= AIM OF THE EXERCISE =
Only the lines from the line holding "bpy.data.objects.remove(obj)" to the last line should be output, each exactly as given.

begin

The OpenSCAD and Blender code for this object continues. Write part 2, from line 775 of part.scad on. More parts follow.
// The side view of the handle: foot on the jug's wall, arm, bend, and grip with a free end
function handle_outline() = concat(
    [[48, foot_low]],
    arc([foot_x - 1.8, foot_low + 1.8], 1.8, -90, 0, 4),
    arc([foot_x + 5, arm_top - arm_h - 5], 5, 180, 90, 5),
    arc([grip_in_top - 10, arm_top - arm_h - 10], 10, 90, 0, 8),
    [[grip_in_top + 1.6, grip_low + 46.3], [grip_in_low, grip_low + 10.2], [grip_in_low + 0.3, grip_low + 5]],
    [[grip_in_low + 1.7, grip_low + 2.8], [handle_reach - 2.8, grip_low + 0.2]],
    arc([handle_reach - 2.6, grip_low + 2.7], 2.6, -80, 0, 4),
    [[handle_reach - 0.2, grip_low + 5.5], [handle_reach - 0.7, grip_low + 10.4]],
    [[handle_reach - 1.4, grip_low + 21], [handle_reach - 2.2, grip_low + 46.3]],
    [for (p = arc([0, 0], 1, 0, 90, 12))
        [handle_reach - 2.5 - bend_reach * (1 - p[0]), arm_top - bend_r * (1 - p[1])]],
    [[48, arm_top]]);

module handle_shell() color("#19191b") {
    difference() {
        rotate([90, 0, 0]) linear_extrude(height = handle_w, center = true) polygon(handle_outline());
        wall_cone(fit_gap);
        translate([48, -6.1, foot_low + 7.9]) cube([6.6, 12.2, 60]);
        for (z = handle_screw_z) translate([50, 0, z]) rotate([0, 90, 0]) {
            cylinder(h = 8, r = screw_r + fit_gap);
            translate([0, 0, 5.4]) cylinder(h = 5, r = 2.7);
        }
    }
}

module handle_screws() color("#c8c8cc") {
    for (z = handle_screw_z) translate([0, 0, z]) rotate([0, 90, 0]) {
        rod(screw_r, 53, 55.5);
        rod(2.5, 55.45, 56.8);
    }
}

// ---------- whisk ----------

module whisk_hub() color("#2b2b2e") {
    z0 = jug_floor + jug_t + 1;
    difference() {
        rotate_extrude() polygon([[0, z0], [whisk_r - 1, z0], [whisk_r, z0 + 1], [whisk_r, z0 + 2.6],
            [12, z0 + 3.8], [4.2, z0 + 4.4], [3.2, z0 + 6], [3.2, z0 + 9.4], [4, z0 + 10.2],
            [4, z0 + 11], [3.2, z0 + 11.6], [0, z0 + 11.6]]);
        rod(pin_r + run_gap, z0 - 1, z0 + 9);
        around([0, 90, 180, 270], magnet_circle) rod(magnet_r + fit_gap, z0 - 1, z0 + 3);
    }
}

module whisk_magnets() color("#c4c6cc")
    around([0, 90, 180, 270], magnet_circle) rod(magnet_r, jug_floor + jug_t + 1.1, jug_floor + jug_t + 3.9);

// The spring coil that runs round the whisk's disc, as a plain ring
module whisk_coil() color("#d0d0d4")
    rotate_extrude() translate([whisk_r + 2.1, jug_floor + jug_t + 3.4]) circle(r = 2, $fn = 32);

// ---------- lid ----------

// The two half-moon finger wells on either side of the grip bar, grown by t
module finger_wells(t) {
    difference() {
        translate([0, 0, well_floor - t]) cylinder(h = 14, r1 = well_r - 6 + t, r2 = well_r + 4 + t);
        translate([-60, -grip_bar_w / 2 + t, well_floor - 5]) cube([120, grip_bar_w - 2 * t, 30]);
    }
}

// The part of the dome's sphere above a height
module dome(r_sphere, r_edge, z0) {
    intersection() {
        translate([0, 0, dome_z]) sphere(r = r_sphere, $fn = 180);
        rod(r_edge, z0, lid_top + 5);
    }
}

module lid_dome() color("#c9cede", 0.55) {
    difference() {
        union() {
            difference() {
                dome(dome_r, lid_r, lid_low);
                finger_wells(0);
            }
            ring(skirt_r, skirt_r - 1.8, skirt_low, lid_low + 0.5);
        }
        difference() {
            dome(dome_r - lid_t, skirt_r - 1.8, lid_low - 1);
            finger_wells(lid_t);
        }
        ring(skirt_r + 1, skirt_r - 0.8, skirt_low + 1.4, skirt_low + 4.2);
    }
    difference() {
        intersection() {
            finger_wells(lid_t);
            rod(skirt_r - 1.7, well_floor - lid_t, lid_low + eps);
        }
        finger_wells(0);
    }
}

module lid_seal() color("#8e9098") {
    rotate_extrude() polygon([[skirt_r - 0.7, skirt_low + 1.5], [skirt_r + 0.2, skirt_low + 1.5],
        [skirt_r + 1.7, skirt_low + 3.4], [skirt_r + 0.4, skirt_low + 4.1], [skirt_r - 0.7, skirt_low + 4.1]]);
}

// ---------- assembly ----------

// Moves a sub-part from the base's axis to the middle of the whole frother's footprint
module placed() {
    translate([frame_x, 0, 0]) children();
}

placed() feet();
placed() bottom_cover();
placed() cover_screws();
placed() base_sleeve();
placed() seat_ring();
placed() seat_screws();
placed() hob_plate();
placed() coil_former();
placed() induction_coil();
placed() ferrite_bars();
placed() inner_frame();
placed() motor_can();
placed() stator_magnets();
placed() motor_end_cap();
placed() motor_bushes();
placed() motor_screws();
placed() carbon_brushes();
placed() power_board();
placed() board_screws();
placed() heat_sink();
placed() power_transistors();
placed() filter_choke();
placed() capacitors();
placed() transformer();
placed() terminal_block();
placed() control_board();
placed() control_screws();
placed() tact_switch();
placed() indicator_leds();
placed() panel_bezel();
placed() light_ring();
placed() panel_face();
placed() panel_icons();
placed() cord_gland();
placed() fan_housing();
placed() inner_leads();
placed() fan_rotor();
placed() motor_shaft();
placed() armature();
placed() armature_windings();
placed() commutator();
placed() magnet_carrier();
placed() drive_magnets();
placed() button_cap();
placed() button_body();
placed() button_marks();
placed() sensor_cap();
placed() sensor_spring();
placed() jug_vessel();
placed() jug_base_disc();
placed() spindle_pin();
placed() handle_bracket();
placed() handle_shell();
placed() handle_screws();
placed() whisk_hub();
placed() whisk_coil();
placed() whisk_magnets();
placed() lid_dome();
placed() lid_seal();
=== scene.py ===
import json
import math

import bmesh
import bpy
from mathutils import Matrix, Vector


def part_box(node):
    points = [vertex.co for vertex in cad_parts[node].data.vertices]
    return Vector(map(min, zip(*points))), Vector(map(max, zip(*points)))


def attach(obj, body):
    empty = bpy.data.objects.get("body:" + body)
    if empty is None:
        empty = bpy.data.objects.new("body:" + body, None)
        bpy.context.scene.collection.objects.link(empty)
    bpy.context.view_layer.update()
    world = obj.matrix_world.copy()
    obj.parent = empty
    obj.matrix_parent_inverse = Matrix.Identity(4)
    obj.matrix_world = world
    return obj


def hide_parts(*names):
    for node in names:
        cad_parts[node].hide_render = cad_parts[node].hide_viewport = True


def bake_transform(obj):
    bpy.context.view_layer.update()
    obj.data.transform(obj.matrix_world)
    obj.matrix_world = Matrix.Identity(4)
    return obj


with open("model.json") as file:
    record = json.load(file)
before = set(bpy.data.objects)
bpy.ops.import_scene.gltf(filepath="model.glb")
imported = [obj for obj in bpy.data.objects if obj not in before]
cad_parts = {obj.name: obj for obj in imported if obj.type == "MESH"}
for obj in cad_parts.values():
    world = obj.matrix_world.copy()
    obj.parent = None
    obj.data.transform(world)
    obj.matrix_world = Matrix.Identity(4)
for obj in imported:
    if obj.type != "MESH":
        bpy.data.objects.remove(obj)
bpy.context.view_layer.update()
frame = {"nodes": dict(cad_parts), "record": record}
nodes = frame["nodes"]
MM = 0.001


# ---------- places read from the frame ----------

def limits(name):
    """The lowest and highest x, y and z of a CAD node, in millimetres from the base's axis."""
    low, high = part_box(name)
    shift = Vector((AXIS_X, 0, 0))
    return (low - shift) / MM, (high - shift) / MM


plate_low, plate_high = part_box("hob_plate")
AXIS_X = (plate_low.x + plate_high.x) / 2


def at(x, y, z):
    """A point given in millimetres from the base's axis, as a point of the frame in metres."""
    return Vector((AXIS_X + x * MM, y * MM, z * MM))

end

= SOLUTION =
        bpy.data.objects.remove(obj)
bpy.context.view_layer.update()
frame = {"nodes": dict(cad_parts), "record": record}
nodes = frame["nodes"]
MM = 0.001


# ---------- places read from the frame ----------

def limits(name):
    """The lowest and highest x, y and z of a CAD node, in millimetres from the base's axis."""
    low, high = part_box(name)
    shift = Vector((AXIS_X, 0, 0))
    return (low - shift) / MM, (high - shift) / MM


plate_low, plate_high = part_box("hob_plate")
AXIS_X = (plate_low.x + plate_high.x) / 2


def at(x, y, z):
    """A point given in millimetres from the base's axis, as a point of the frame in metres."""
    return Vector((AXIS_X + x * MM, y * MM, z * MM))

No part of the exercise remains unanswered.